A Special Confection

The doughnut delivery man, 21, was Brian Perry. He was arrested, charged with drug possession and distribution, and released on $2,500 bail on the day of the incident at the school.

Ilker Ceylan, who never got to eat the treat or the Xanax delivered to him, was arrested a few days after the incident during a traffic stop. Unfortunately for him, he was also found in possession of marijuana, which meant an additional charge. It is not clear from media reports how Ceylan was charged for the confection-connected crime, as it does not appear that he ever "possessed" the doughnut.

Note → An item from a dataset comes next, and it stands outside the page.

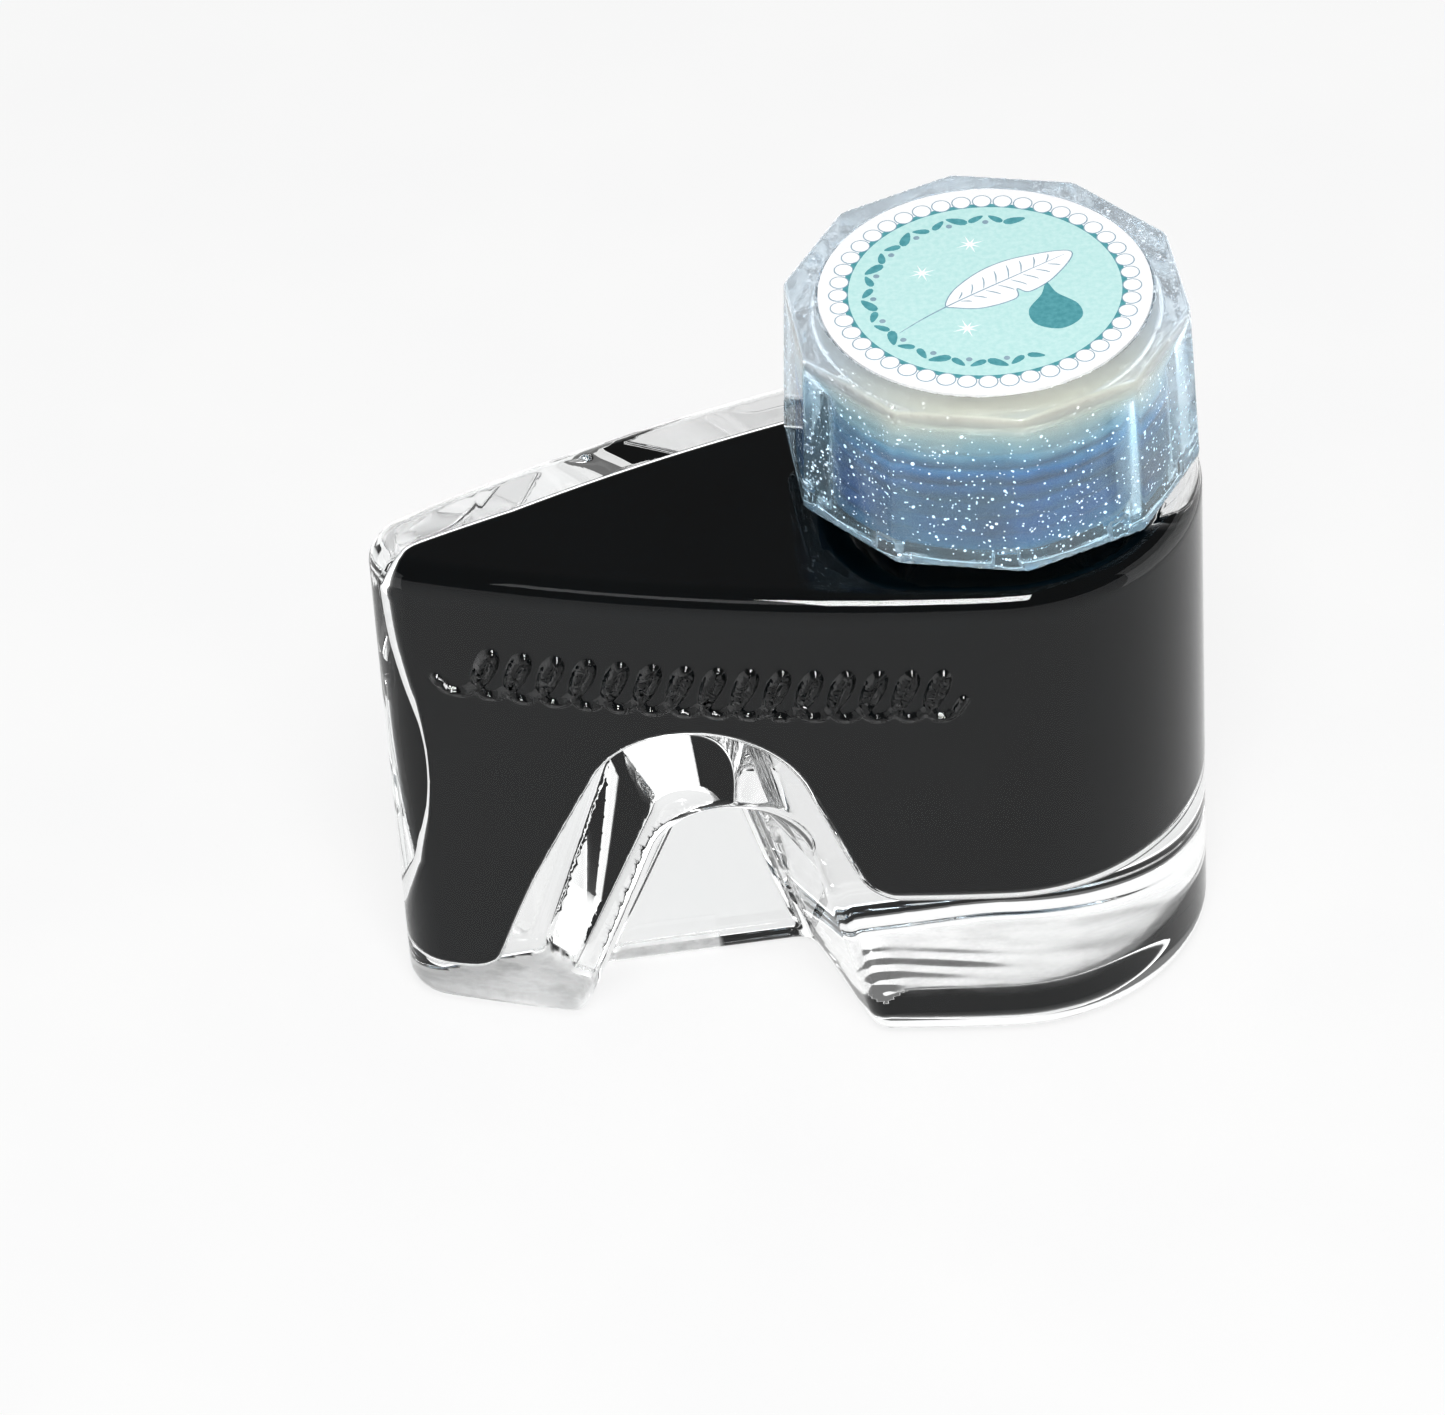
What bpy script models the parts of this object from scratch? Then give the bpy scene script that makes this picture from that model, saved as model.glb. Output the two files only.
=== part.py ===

What is clear is that cops and teachers are in cahoots in this New Jersey school and they are not afraid to say so. "School officials should be commended for their quick actions which prevented these dangerous substances from being smuggled into the school," police Chief Frank Nucera Jr. reportedly said after both men were picked up and charged. "These arrests are a perfect example of the strong partnership between the members of the Police Department and the staff of the Bordentown Regional School District."

Drug Possession in School

Although state criminal statutes all vary, it's usually a particularly bad idea to possess or distribute drugs on or near school property. Many states, including New Jersey, do consider certain locations -- schools and churches usually -- sacred spaces. Violating these with criminal activity will aggravate a defendant's sentence.

New Jersey law, for example, punishes marijuana possession within 1000 feet of a school with an additional 100 hours of community service and added fines. Moral of the story -- keep your drugs far from school property.